Pre-6th -- local Christian school
7-10 -- homeschooled (Got my equivalency certificate and gave up on high school as soon as it was legal)
Post-secondary -- A.A. from the local JC and my A.B. from the University of California (graduated in '06)
 
I am 34, I went to publik Skool. I made the Dean's List and didn't even try because the standards were so low and I skipped about 10% of my year and only went consistently during football and wrestling season (which was 2/3rd of the year I guess).
 
I am 34, I went to publik Skool. I made the Dean's List and didn't even try because the standards were so low and I skipped about 10% of my year and only went consistently during football and wrestling season (which was 2/3rd of the year I guess).

Similar story here at a Christian high school. We didn't have practices or games on Wednesdays so that folks could go to church. You could only practice or play games if you went to school on that day.

So, it became an assumed thing in my class that I would not be there on Wednesdays, because there was no reason for me to go. It got to the point my teachers would actually reschedule tests away from Wednesdays, because they knew I would not be there :lol:

One time, a teacher greeted me in class with a "What are you doing here?! Glad to have you" sort of sarcasm. It was Tuesday, but she thought it was Wednesday :)

There's no way I should've been able to get away with any of the stuff I did (or, rather, did not do - like homework, papers, and reading assignments). I graduated with a 4.0, having never read a single fiction book or short story (honestly), and never really doing any homework other than math, because she was the only teacher who kept me accountable for it.

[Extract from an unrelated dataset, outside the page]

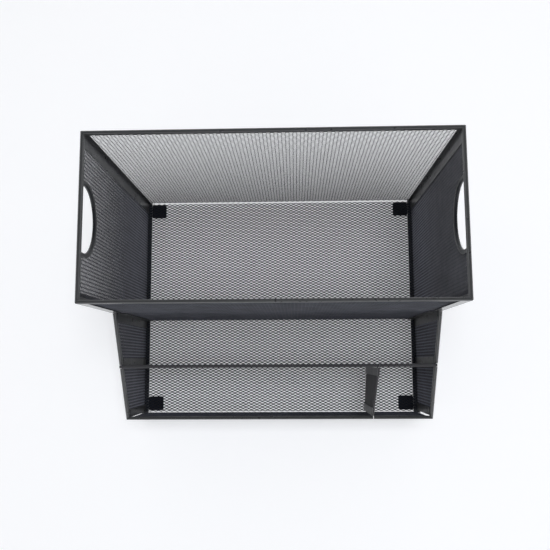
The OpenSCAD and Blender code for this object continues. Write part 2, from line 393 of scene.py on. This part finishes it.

It only got worse in college. Friends would jokingly ask how many times I planned to go to a particular class. My only answer: "How many tests are there?"
 
Anglican school k-2
government school 3-5
Methodist school 6
Baptist school 7-10
different Methodist school 11-12

government universities for 5 years.

Amazingly enough, the government school was about the best of the five. The Baptist school had some very intelligent students, and the second Methodist school had very good resources. Both those two had fairly good teachers. But each also had some major problems, especially with arrogance.